Short problem: Quote the whole listing verbatim.

Material provided:
────────────────────

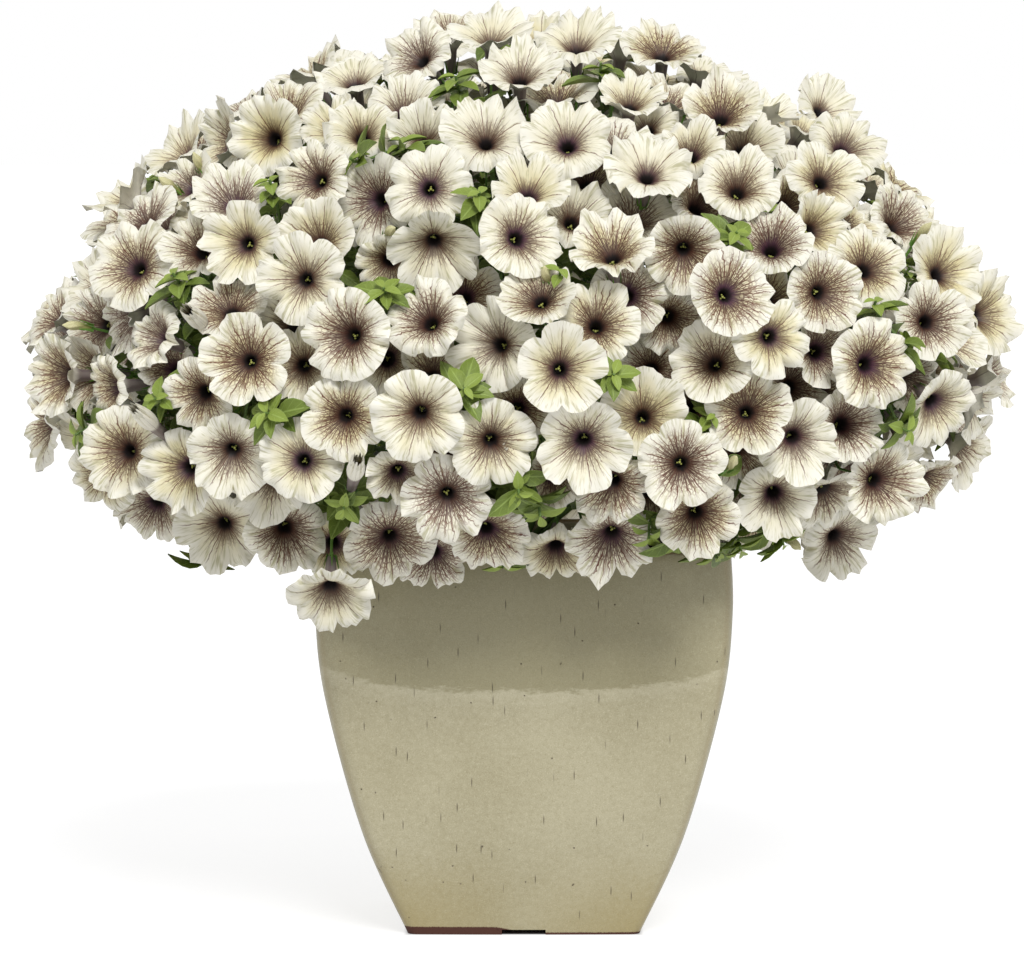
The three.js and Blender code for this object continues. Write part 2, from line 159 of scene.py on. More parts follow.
# Blooms read from the picture: middle of the outline and its width in pixels, how far it faces
# right and up, and how deep it lies under its neighbours.
FRONT_BLOOMS = (
    (520, 70, 78, 0.0, 0.7, 1), (414, 52, 74, -0.5, 0.5, 1), (632, 92, 66, 0.1, 0.75, 2),
    (334, 122, 70, -0.1, 0.6, 2), (362, 127, 72, 0.0, 0.5, 1), (404, 102, 74, 0.0, 0.65, 1),
    (424, 134, 70, 0.0, 0.5, 1), (266, 136, 76, -0.35, 0.1, 0), (216, 138, 72, -0.85, 0.2, 1),
    (184, 180, 70, -0.6, 0.5, 2), (486, 134, 88, 0.0, 0.6, 0), (648, 120, 70, 0.0, 0.7, 2),
    (722, 106, 78, 0.05, 0.65, 0), (745, 138, 76, 0.1, 0.6, 1), (692, 146, 64, 0.05, 0.6, 1),
    (530, 184, 78, 0.1, 0.6, 1), (740, 182, 78, 0.1, 0.5, 0), (704, 200, 72, 0.45, 0.45, 1),
    (848, 142, 76, 0.3, 0.5, 0), (828, 106, 68, 0.6, 0.5, 1), (826, 176, 80, 0.3, 0.4, 1),
    (313, 177, 78, -0.45, 0.2, 0), (372, 199, 88, -0.45, 0.0, 1), (241, 243, 80, -0.35, 0.0, 0),
    (314, 238, 84, -0.25, 0.3, 1), (434, 252, 92, 0.0, -0.55, 1), (385, 266, 62, -0.2, -0.3, 2),
    (522, 234, 84, 0.3, 0.2, 0), (575, 214, 72, 0.2, 0.4, 2), (636, 213, 80, 0.05, 0.62, 2),
    (611, 246, 80, -0.1, 0.7, 0), (685, 254, 78, 0.05, -0.3, 1), (773, 240, 80, 0.05, 0.5, 0),
    (822, 226, 70, 0.6, 0.2, 0), (903, 218, 74, 0.5, 0.3, 2), (932, 320, 78, 0.35, 0.1, 0),
    (943, 411, 82, 0.5, -0.5, 0), (130, 264, 88, -0.4, 0.25, 0), (195, 246, 70, -0.3, 0.3, 2),
    (301, 279, 88, -0.25, 0.0, 0), (228, 303, 78, -0.15, 0.6, 1), (122, 318, 66, -0.85, -0.4, 1),
    (93, 325, 74, -0.7, 0.1, 2), (150, 334, 70, -0.75, 0.35, 1), (84, 375, 74, -0.75, 0.0, 1),
    (105, 388, 66, -0.9, -0.1, 0), (166, 366, 60, -0.4, 0.2, 2), (301, 365, 78, -0.1, 0.0, 2),
    (345, 335, 86, -0.35, 0.0, 0), (425, 316, 80, -0.25, 0.35, 0), (466, 292, 76, 0.1, 0.35, 1),
    (538, 294, 76, -0.2, 0.5, 1), (631, 294, 78, 0.25, 0.0, 2), (598, 322, 86, 0.1, 0.3, 1),
    (494, 345, 92, -0.5, -0.1, 1), (672, 322, 70, 0.2, -0.4, 2), (652, 371, 70, 0.1, -0.2, 2),
    (731, 292, 84, 0.35, 0.15, 0), (825, 292, 80, 0.4, 0.0, 1), (775, 336, 84, 0.3, 0.0, 0),
    (712, 360, 82, -0.3, 0.2, 0), (824, 350, 74, 0.3, 0.1, 2), (796, 386, 70, 0.4, 0.0, 2),
    (826, 394, 72, 0.4, 0.1, 2), (431, 371, 72, 0.0, 0.5, 2), (694, 404, 66, 0.0, 0.1, 2),
    (342, 417, 84, -0.2, -0.1, 1), (418, 416, 88, -0.1, -0.2, 0), (492, 444, 90, 0.1, -0.25, 0),
    (518, 412, 74, 0.1, -0.2, 2), (584, 446, 92, 0.0, -0.3, 0), (645, 414, 84, 0.1, 0.2, 1),
    (748, 411, 86, 0.1, 0.1, 0), (798, 440, 82, 0.25, -0.2, 1), (850, 424, 78, 0.35, 0.0, 1),
    (198, 396, 74, -0.4, -0.25, 1), (181, 471, 84, -0.45, -0.2, 1), (230, 457, 84, -0.1, -0.4, 0),
    (102, 478, 78, -0.35, -0.45, 1), (152, 510, 70, -0.3, -0.6, 2), (300, 461, 86, -0.2, -0.05, 0),
    (286, 535, 80, 0.1, -0.35, 1), (332, 548, 72, 0.0, -0.4, 2), (399, 478, 66, 0.1, -0.5, 2),
    (391, 544, 88, 0.1, -0.45, 0), (433, 560, 76, 0.0, -0.55, 1), (488, 537, 76, 0.1, -0.5, 1),
    (553, 480, 66, 0.1, -0.35, 2), (611, 486, 78, -0.2, -0.4, 1), (556, 560, 76, 0.0, -0.65, 0),
    (698, 518, 82, 0.1, -0.3, 1), (776, 500, 78, 0.1, -0.4, 1), (884, 483, 84, 0.4, -0.15, 0),
)

# Spent, rolled blooms: place in the picture, and how far each faces right and up.
SPENT_BLOOMS = (
    (355, 473, 0.1, 0.3), (500, 490, 0.2, 0.3), (151, 423, -0.3, 0.3), (201, 322, -0.2, 0.2),
)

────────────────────

Task solution:
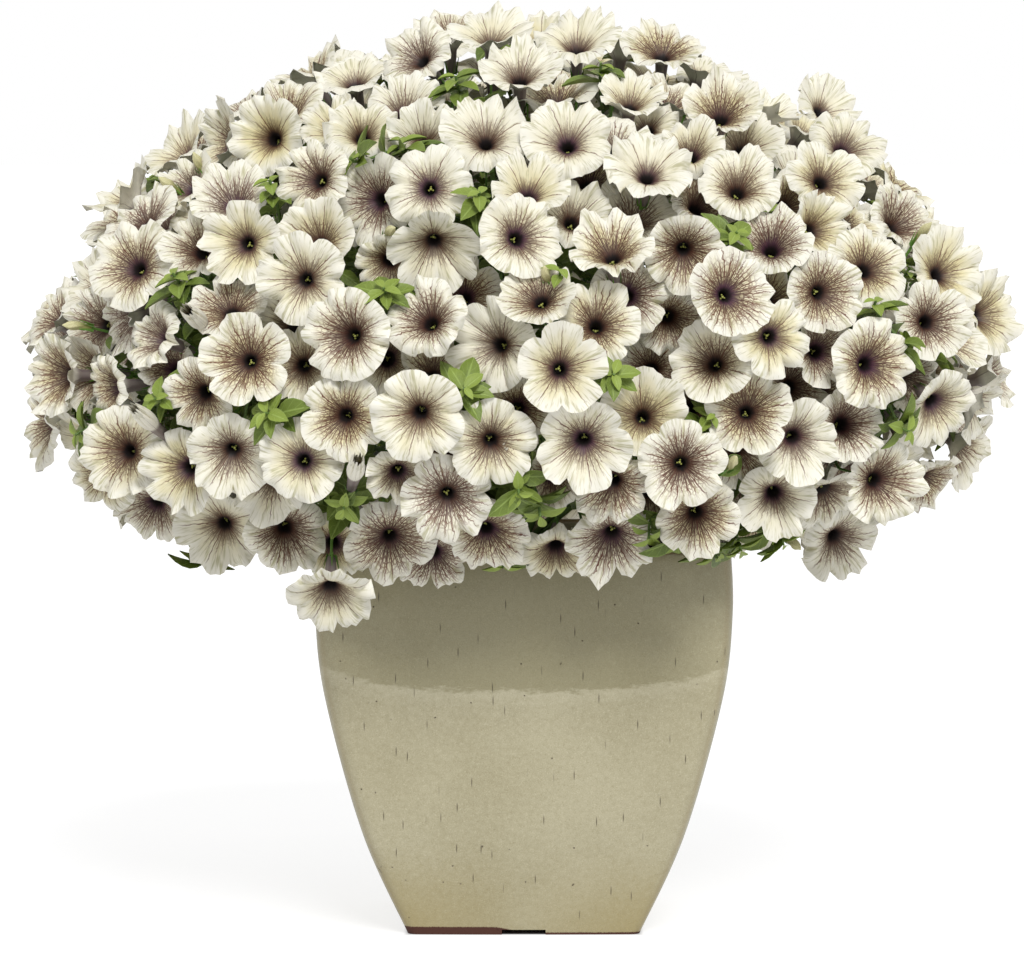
The three.js and Blender code for this object continues. Write part 2, from line 159 of scene.py on. More parts follow.
# Blooms read from the picture: middle of the outline and its width in pixels, how far it faces
# right and up, and how deep it lies under its neighbours.
FRONT_BLOOMS = (
    (520, 70, 78, 0.0, 0.7, 1), (414, 52, 74, -0.5, 0.5, 1), (632, 92, 66, 0.1, 0.75, 2),
    (334, 122, 70, -0.1, 0.6, 2), (362, 127, 72, 0.0, 0.5, 1), (404, 102, 74, 0.0, 0.65, 1),
    (424, 134, 70, 0.0, 0.5, 1), (266, 136, 76, -0.35, 0.1, 0), (216, 138, 72, -0.85, 0.2, 1),
    (184, 180, 70, -0.6, 0.5, 2), (486, 134, 88, 0.0, 0.6, 0), (648, 120, 70, 0.0, 0.7, 2),
    (722, 106, 78, 0.05, 0.65, 0), (745, 138, 76, 0.1, 0.6, 1), (692, 146, 64, 0.05, 0.6, 1),
    (530, 184, 78, 0.1, 0.6, 1), (740, 182, 78, 0.1, 0.5, 0), (704, 200, 72, 0.45, 0.45, 1),
    (848, 142, 76, 0.3, 0.5, 0), (828, 106, 68, 0.6, 0.5, 1), (826, 176, 80, 0.3, 0.4, 1),
    (313, 177, 78, -0.45, 0.2, 0), (372, 199, 88, -0.45, 0.0, 1), (241, 243, 80, -0.35, 0.0, 0),
    (314, 238, 84, -0.25, 0.3, 1), (434, 252, 92, 0.0, -0.55, 1), (385, 266, 62, -0.2, -0.3, 2),
    (522, 234, 84, 0.3, 0.2, 0), (575, 214, 72, 0.2, 0.4, 2), (636, 213, 80, 0.05, 0.62, 2),
    (611, 246, 80, -0.1, 0.7, 0), (685, 254, 78, 0.05, -0.3, 1), (773, 240, 80, 0.05, 0.5, 0),
    (822, 226, 70, 0.6, 0.2, 0), (903, 218, 74, 0.5, 0.3, 2), (932, 320, 78, 0.35, 0.1, 0),
    (943, 411, 82, 0.5, -0.5, 0), (130, 264, 88, -0.4, 0.25, 0), (195, 246, 70, -0.3, 0.3, 2),
    (301, 279, 88, -0.25, 0.0, 0), (228, 303, 78, -0.15, 0.6, 1), (122, 318, 66, -0.85, -0.4, 1),
    (93, 325, 74, -0.7, 0.1, 2), (150, 334, 70, -0.75, 0.35, 1), (84, 375, 74, -0.75, 0.0, 1),
    (105, 388, 66, -0.9, -0.1, 0), (166, 366, 60, -0.4, 0.2, 2), (301, 365, 78, -0.1, 0.0, 2),
    (345, 335, 86, -0.35, 0.0, 0), (425, 316, 80, -0.25, 0.35, 0), (466, 292, 76, 0.1, 0.35, 1),
    (538, 294, 76, -0.2, 0.5, 1), (631, 294, 78, 0.25, 0.0, 2), (598, 322, 86, 0.1, 0.3, 1),
    (494, 345, 92, -0.5, -0.1, 1), (672, 322, 70, 0.2, -0.4, 2), (652, 371, 70, 0.1, -0.2, 2),
    (731, 292, 84, 0.35, 0.15, 0), (825, 292, 80, 0.4, 0.0, 1), (775, 336, 84, 0.3, 0.0, 0),
    (712, 360, 82, -0.3, 0.2, 0), (824, 350, 74, 0.3, 0.1, 2), (796, 386, 70, 0.4, 0.0, 2),
    (826, 394, 72, 0.4, 0.1, 2), (431, 371, 72, 0.0, 0.5, 2), (694, 404, 66, 0.0, 0.1, 2),
    (342, 417, 84, -0.2, -0.1, 1), (418, 416, 88, -0.1, -0.2, 0), (492, 444, 90, 0.1, -0.25, 0),
    (518, 412, 74, 0.1, -0.2, 2), (584, 446, 92, 0.0, -0.3, 0), (645, 414, 84, 0.1, 0.2, 1),
    (748, 411, 86, 0.1, 0.1, 0), (798, 440, 82, 0.25, -0.2, 1), (850, 424, 78, 0.35, 0.0, 1),
    (198, 396, 74, -0.4, -0.25, 1), (181, 471, 84, -0.45, -0.2, 1), (230, 457, 84, -0.1, -0.4, 0),
    (102, 478, 78, -0.35, -0.45, 1), (152, 510, 70, -0.3, -0.6, 2), (300, 461, 86, -0.2, -0.05, 0),
    (286, 535, 80, 0.1, -0.35, 1), (332, 548, 72, 0.0, -0.4, 2), (399, 478, 66, 0.1, -0.5, 2),
    (391, 544, 88, 0.1, -0.45, 0), (433, 560, 76, 0.0, -0.55, 1), (488, 537, 76, 0.1, -0.5, 1),
    (553, 480, 66, 0.1, -0.35, 2), (611, 486, 78, -0.2, -0.4, 1), (556, 560, 76, 0.0, -0.65, 0),
    (698, 518, 82, 0.1, -0.3, 1), (776, 500, 78, 0.1, -0.4, 1), (884, 483, 84, 0.4, -0.15, 0),
)

# Spent, rolled blooms: place in the picture, and how far each faces right and up.
SPENT_BLOOMS = (
    (355, 473, 0.1, 0.3), (500, 490, 0.2, 0.3), (151, 423, -0.3, 0.3), (201, 322, -0.2, 0.2),
)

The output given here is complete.